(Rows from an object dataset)
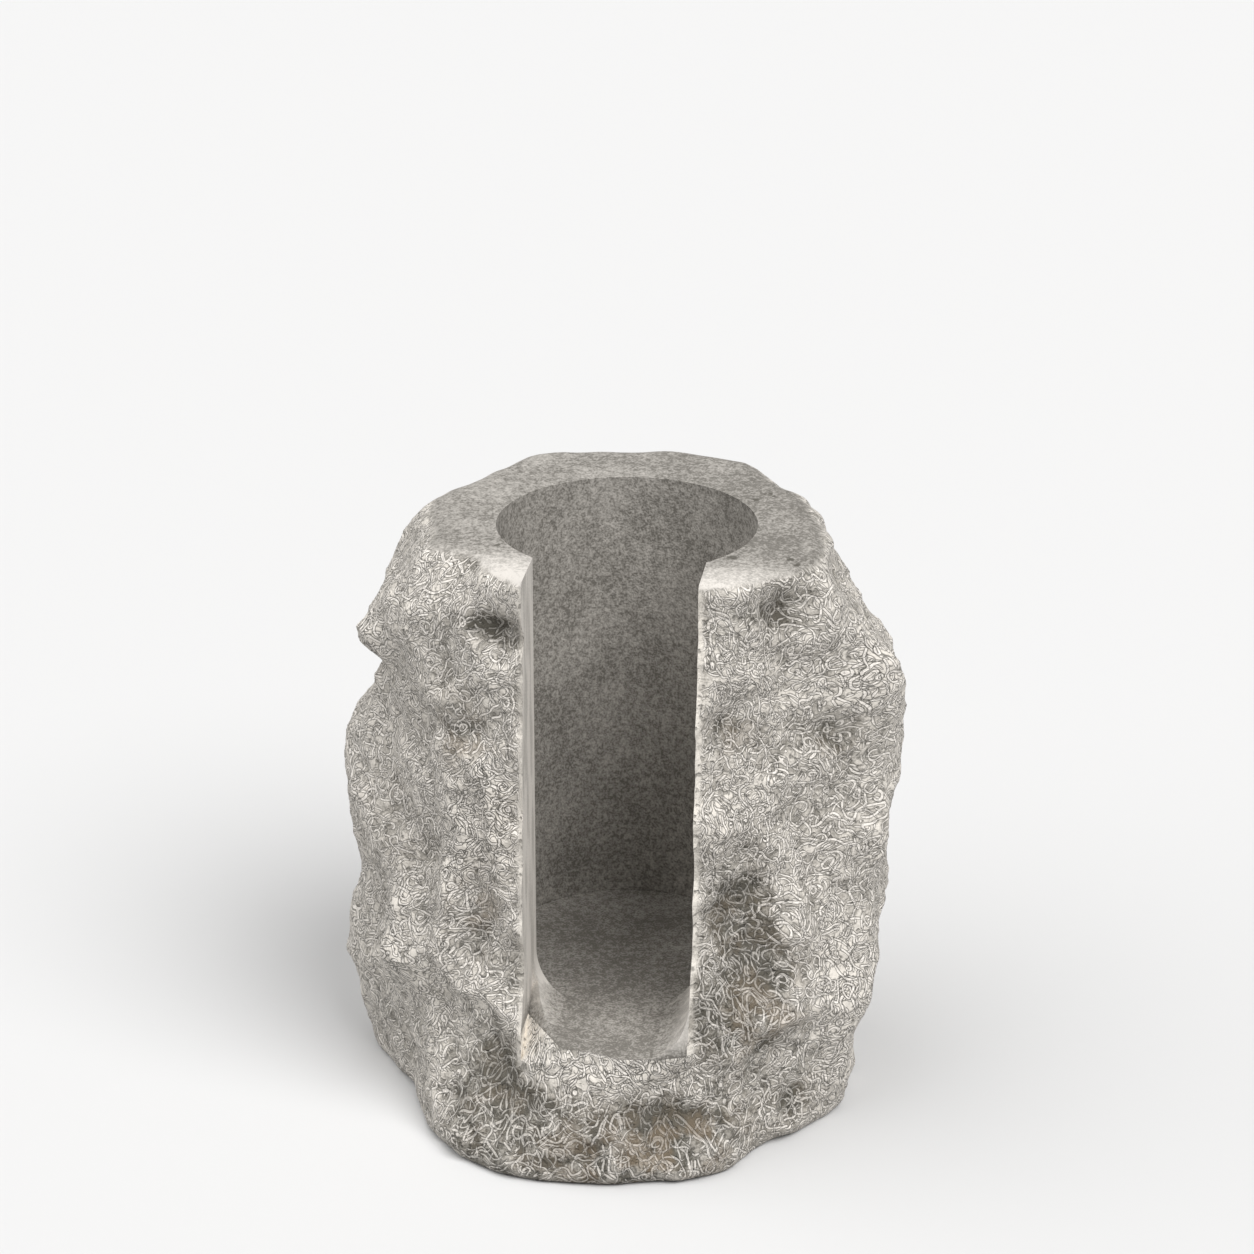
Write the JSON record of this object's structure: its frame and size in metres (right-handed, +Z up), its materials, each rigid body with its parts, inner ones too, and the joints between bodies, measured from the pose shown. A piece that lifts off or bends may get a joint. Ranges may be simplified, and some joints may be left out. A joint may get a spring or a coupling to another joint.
{
  "type": "wine bottle holder",
  "caption": "Wine bottle holder cut from a block of natural stone, with split sides, a honed top, a bored well for the bottle and a front slot that shows it.",
  "frame": {"origin": "middle of the base, on the axis of the well", "axes": "+Z up along the well, out of its mouth; the slot opens toward -Y; +X to the right of a viewer who faces the slot"},
  "size_m": [0.1838, 0.1757, 0.19],
  "materials": {
    "stone": "split natural faces on the sides, honed top, sawn slot and base"
  },
  "bodies": {
    "root": {"stone_block": "stone"}
  },
  "joints": []
}
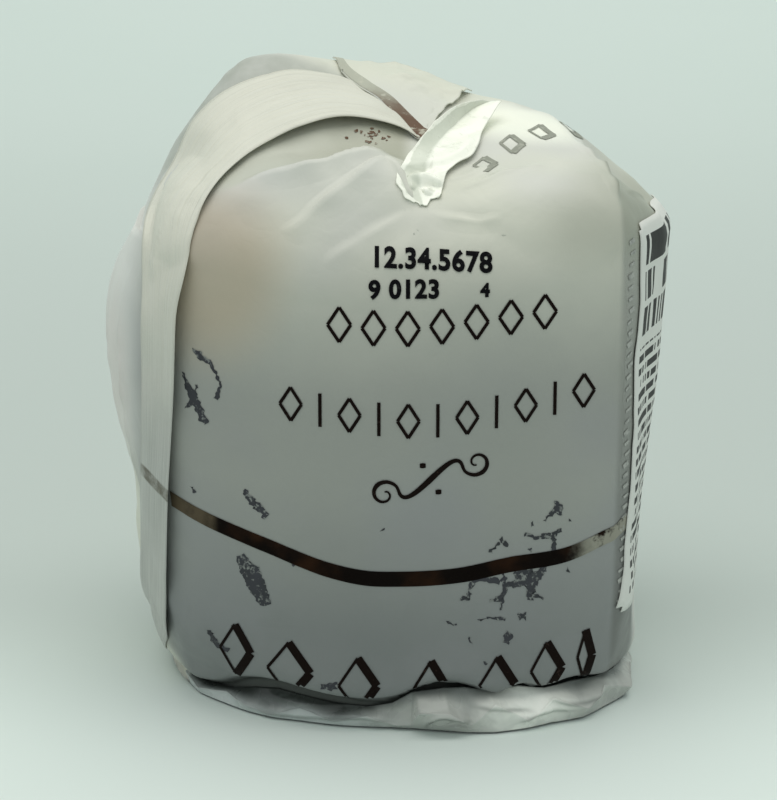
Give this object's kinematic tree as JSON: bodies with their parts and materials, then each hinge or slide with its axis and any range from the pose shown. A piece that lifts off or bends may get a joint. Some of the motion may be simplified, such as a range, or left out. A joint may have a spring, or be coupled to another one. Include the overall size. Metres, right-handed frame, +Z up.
{
  "type": "film-wrapped mini panettone",
  "caption": "Small dome-topped panettone in a paper baking cup, closed in a crumpled wrap of milky film with folded seals and a side label, standing on its base.",
  "frame": {"origin": "on the standing face, below the middle of the wrap's outline", "axes": "+Z up from the standing face, -Y towards the printed front, +X towards the labelled side"},
  "size_m": [0.0934, 0.081, 0.0975],
  "materials": {
    "baked_crust": "matte",
    "baking_paper": "matte",
    "milky_film": "satin",
    "label_paper": "satin"
  },
  "bodies": {
    "root": {"loaf": "baked_crust", "baking_cup_wall": "baking_paper", "baking_cup_base": "baking_paper", "film_wrapper": "milky_film", "ingredients_label": "label_paper"}
  },
  "joints": []
}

**Stated task**
Your task is to quote the listing above word for word.

**Response**
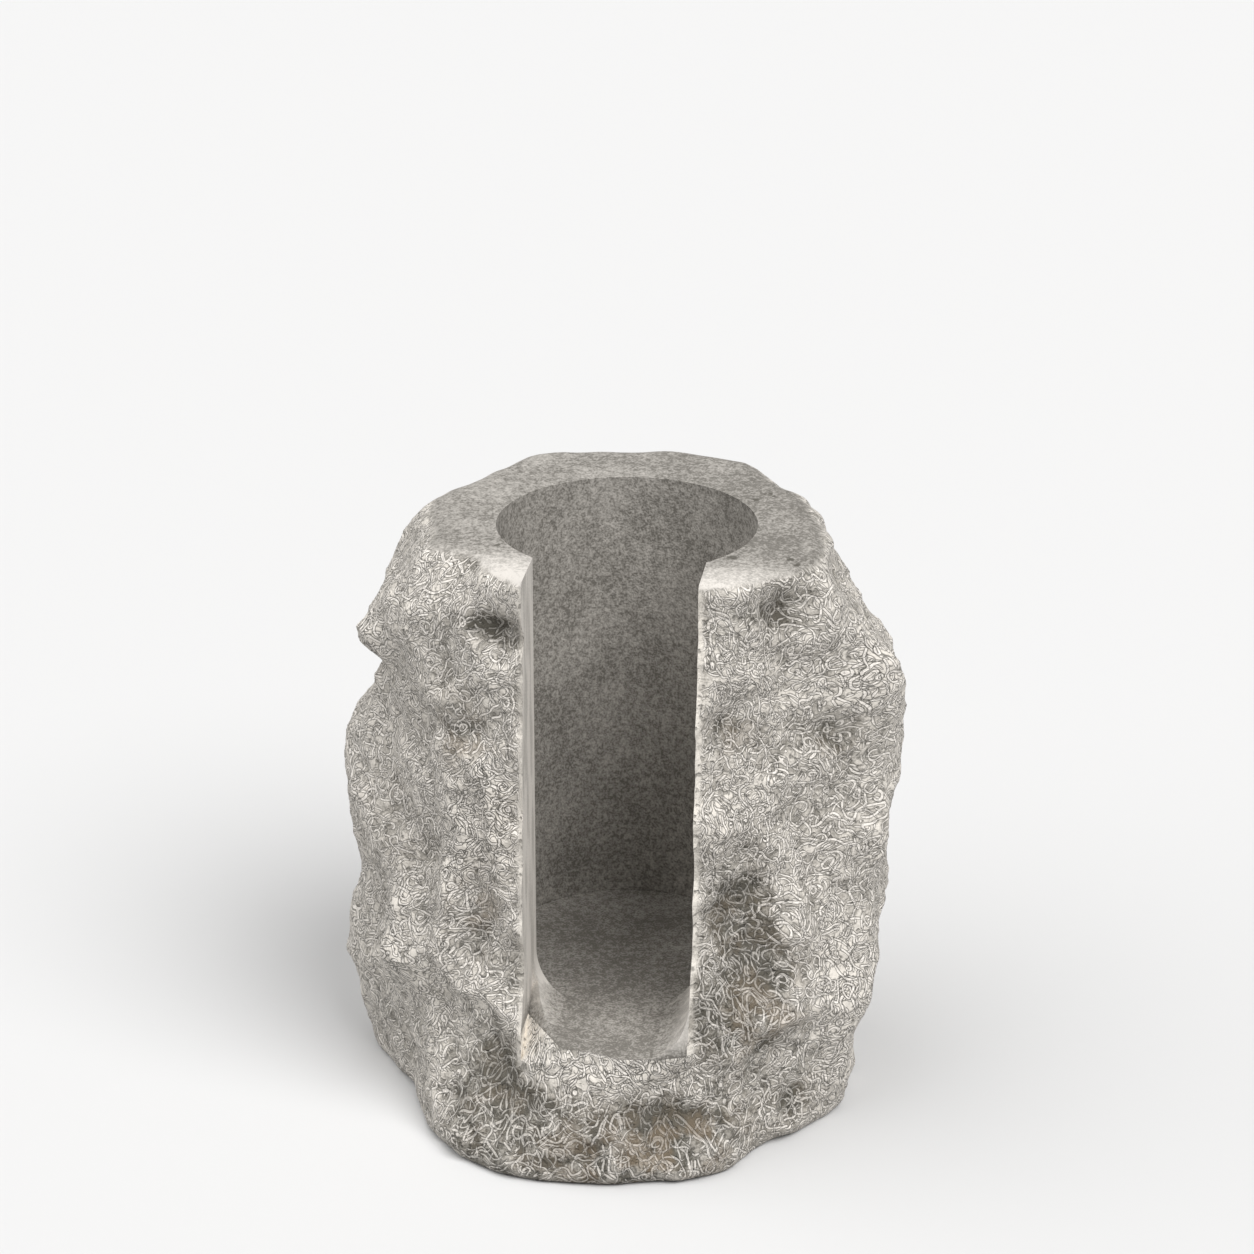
Write the JSON record of this object's structure: its frame and size in metres (right-handed, +Z up), its materials, each rigid body with its parts, inner ones too, and the joints between bodies, measured from the pose shown. A piece that lifts off or bends may get a joint. Ranges may be simplified, and some joints may be left out. A joint may get a spring or a coupling to another joint.
{
  "type": "wine bottle holder",
  "caption": "Wine bottle holder cut from a block of natural stone, with split sides, a honed top, a bored well for the bottle and a front slot that shows it.",
  "frame": {"origin": "middle of the base, on the axis of the well", "axes": "+Z up along the well, out of its mouth; the slot opens toward -Y; +X to the right of a viewer who faces the slot"},
  "size_m": [0.1838, 0.1757, 0.19],
  "materials": {
    "stone": "split natural faces on the sides, honed top, sawn slot and base"
  },
  "bodies": {
    "root": {"stone_block": "stone"}
  },
  "joints": []
}
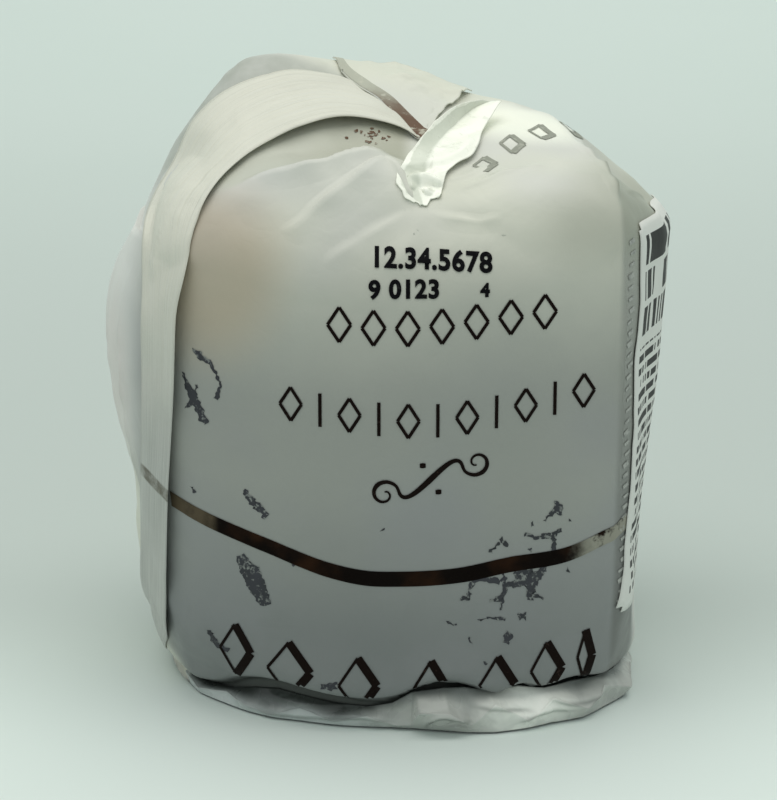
Give this object's kinematic tree as JSON: bodies with their parts and materials, then each hinge or slide with its axis and any range from the pose shown. A piece that lifts off or bends may get a joint. Some of the motion may be simplified, such as a range, or left out. A joint may have a spring, or be coupled to another one. Include the overall size. Metres, right-handed frame, +Z up.
{
  "type": "film-wrapped mini panettone",
  "caption": "Small dome-topped panettone in a paper baking cup, closed in a crumpled wrap of milky film with folded seals and a side label, standing on its base.",
  "frame": {"origin": "on the standing face, below the middle of the wrap's outline", "axes": "+Z up from the standing face, -Y towards the printed front, +X towards the labelled side"},
  "size_m": [0.0934, 0.081, 0.0975],
  "materials": {
    "baked_crust": "matte",
    "baking_paper": "matte",
    "milky_film": "satin",
    "label_paper": "satin"
  },
  "bodies": {
    "root": {"loaf": "baked_crust", "baking_cup_wall": "baking_paper", "baking_cup_base": "baking_paper", "film_wrapper": "milky_film", "ingredients_label": "label_paper"}
  },
  "joints": []
}